Hi All,
I’m new to druid. I’ve been trying to load data from Google Cloud Storage. Here is my task configuration:
{
“type” : “index_hadoop”,
“spec” : {
“dataSchema” : {
“dataSource” : …,
“parser” : {
“type”: “hadoopyString”,
“parseSpec” : {
“format” : “csv”,
“timestampSpec” : {
“column” : “timestamp”,
“format” : “auto”
},
“columns” : […],
“dimensionsSpec” : {
“dimensions” : […]
}
}
},
“metricsSpec” : […],
“granularitySpec” : {
“type” : “uniform”,
“segmentGranularity” : “day”,
“queryGranularity” : “hour”,
“intervals” : [“2014-02-01/2014-05-01”]
}
},
“ioConfig” : {
“type” : “hadoop”,
“inputSpec” : {
“type” : “granularity”,
“dataGranularity” : “DAY”,
“inputPath” : “gs://some-bucket/dump”, //it contains gs://some-bucket/dump/y=yyyy/m=MM/d=dd
“filePattern” : “.*”
}
},
“tuningConfig” : {
“type” : “hadoop”,
“partitionsSpec”: {
“type”: “dimension”,
“targetPartitionSize”: 5000000,
“partitionDimension”: “someDimension”,
“assumeGrouped” : true
},
“jobProperties” : {},
“combineText”: true,
“useCombiner”: true,
“numBackgroundPersistThreads”: 10
}
}
}
``
There are about 4000 files for each day with the size about 1MB per file. It took more than 9 hours to finish the batch ingestion process. After checking the log, I thought that the ‘event’ part which took that long process time.

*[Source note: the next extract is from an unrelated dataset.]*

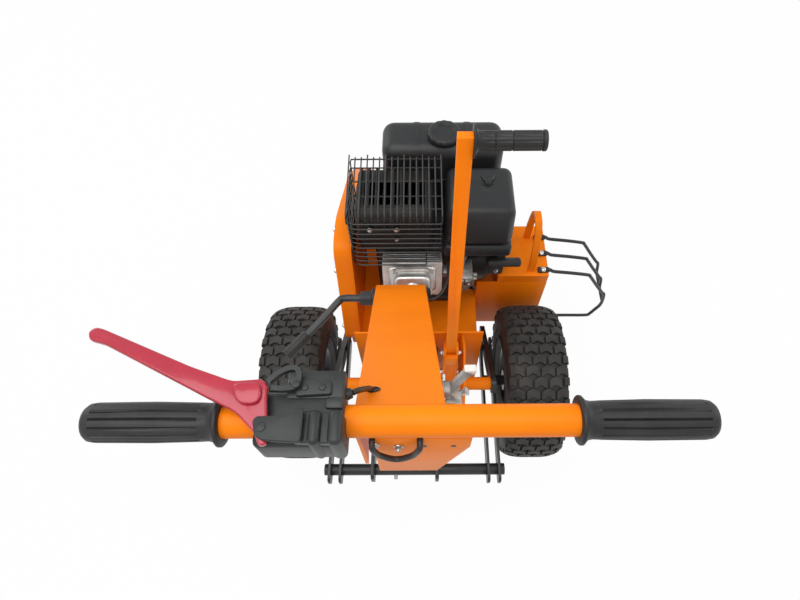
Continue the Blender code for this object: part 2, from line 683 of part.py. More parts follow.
def build_column():
    foot = BOX_REAR_Y - TOUCH_GAP
    ridge = [(BAR_Y + RIDGE_AHEAD_OF_BAR, BAR_Z - RIDGE_UNDER_BAR), (COLUMN_TOP_Y, COLUMN_TOP_Z),
             (COLUMN_TOP_Y + 0.030, COLUMN_TOP_Z - 0.028), (foot, COLUMN_TOP_Z - 0.068),
             (foot, 0.220)]
    column = skewed(plate("column", strip(ridge, COLUMN_SHEET), 0.0, COLUMN_HALF_WIDTH * 2 - 0.002))
    sides = []
    under = list(reversed(strip(ridge, 0.001)[len(ridge):]))
    under[0] = under[0].lerp(under[1], 0.01)
    under[-1] = under[-1] + Vector((0, 0.001))
    web_top = BAR_Z - WEB_UNDER_BAR
    web_foot = web_top - WEB_HEIGHT
    web = [(PANEL_FACE_Y, web_foot), (PANEL_FACE_Y, web_top), *under, (-0.030, 0.221),
           (-0.030, COLUMN_TOP_Z - 0.138), (-0.075, COLUMN_TOP_Z - 0.053),
           (PANEL_FACE_Y + WEB_DEPTH, web_foot)]
    for side in (-1, 1):
        middle = side * (COLUMN_HALF_WIDTH - COLUMN_SHEET / 2)
        sides.append(skewed(plate("side", web, middle, COLUMN_SHEET)))
    join(column, *sides)
    bar_hole = rod("bar_hole", (-0.2, BAR_Y, BAR_Z), (0.2, BAR_Y, BAR_Z), BAR_RADIUS + TOUCH_GAP)
    place(cut(column, bar_hole), STEEL_ORANGE)

    top = BAR_Z - PANEL_UNDER_BAR
    panel = plate("rear_panel", [
        (PANEL_LEFT_X, top - PANEL_HEIGHT), (PANEL_LOW_RIGHT_X, top - PANEL_HEIGHT),
        (PANEL_RIGHT_X, top - 0.030), (PANEL_RIGHT_X, top), (PANEL_LEFT_X, top)],
        PANEL_FACE_Y - TOUCH_GAP - PANEL_THICK / 2, PANEL_THICK, "Y")
    place(panel, STEEL_ORANGE)
    place(rod("handlebar", (-BAR_HALF_LENGTH, BAR_Y, BAR_Z), (BAR_HALF_LENGTH, BAR_Y, BAR_Z),
              BAR_RADIUS, 32), STEEL_ORANGE)

    length = GRIP_OUTER_X - GRIP_INNER_X
    bore = BAR_RADIUS + TOUCH_GAP
    blind = BAR_HALF_LENGTH + TOUCH_GAP - GRIP_INNER_X
    grip = [(0.0, length), (GRIP_RADIUS - 0.006, length), (GRIP_RADIUS - 0.001, length - 0.006),
            (GRIP_RADIUS, length - 0.014), (GRIP_RADIUS, length * 0.5),
            (GRIP_RADIUS - 0.0015, GRIP_FLANGE_WIDTH + 0.006),
            (GRIP_FLANGE_RADIUS, GRIP_FLANGE_WIDTH), (GRIP_FLANGE_RADIUS, 0.0), (bore, 0.0),
            (bore, blind), (0.0, blind)]
    place(turned("right_grip", grip, (GRIP_INNER_X, BAR_Y, BAR_Z), steps=20), SOFT_BLACK)
    place(turned_to_left("left_grip", grip, (-GRIP_INNER_X, BAR_Y, BAR_Z), 20), SOFT_BLACK)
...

2017-03-01T09:40:29,685 INFO [MonitorScheduler-0] com.metamx.emitter.core.LoggingEmitter - Event [{“feed”:“metrics”,“timestamp”:“2017-03-01T09:40:29.685Z”,“service”:“druid/middleManager”,“host”:“some-host”,“version”:“0.9.3-SNAPSHOT”,“metric”:“jvm/bufferpool/capacity”,“value”:0,“bufferpoolName”:“mapped”,“dataSource”:[“somedatasource”],“id”:[“index_hadoop_somedatasource_2017-03-01T06:42:20.393Z”]}]
2017-03-01T09:40:29,685 INFO [MonitorScheduler-0] com.metamx.emitter.core.LoggingEmitter - Event [{“feed”:“metrics”,“timestamp”:“2017-03-01T09:40:29.685Z”,“service”:“druid/middleManager”,“host”:“some-host”,“version”:“0.9.3-SNAPSHOT”,“metric”:“jvm/bufferpool/used”,“value”:0,“bufferpoolName”:“mapped”,“dataSource”:[“somedatasource”],“id”:[“index_hadoop_somedatasource_2017-03-01T06:42:20.393Z”]}]
2017-03-01T09:40:29,685 INFO [MonitorScheduler-0] com.metamx.emitter.core.LoggingEmitter - Event [{“feed”:“metrics”,“timestamp”:“2017-03-01T09:40:29.685Z”,“service”:“druid/middleManager”,“host”:“some-host”,“version”:“0.9.3-SNAPSHOT”,“metric”:“jvm/bufferpool/count”,“value”:0,“bufferpoolName”:“mapped”,“dataSource”:[“somedatasource”],“id”:[“index_hadoop_somedatasource_2017-03-01T06:42:20.393Z”]}]
``
Is it possible to load data from Google Cloud Storage for production?
*for additional information, I set druid.indexer.runner.type=remote for overlord runtime properties
Thank you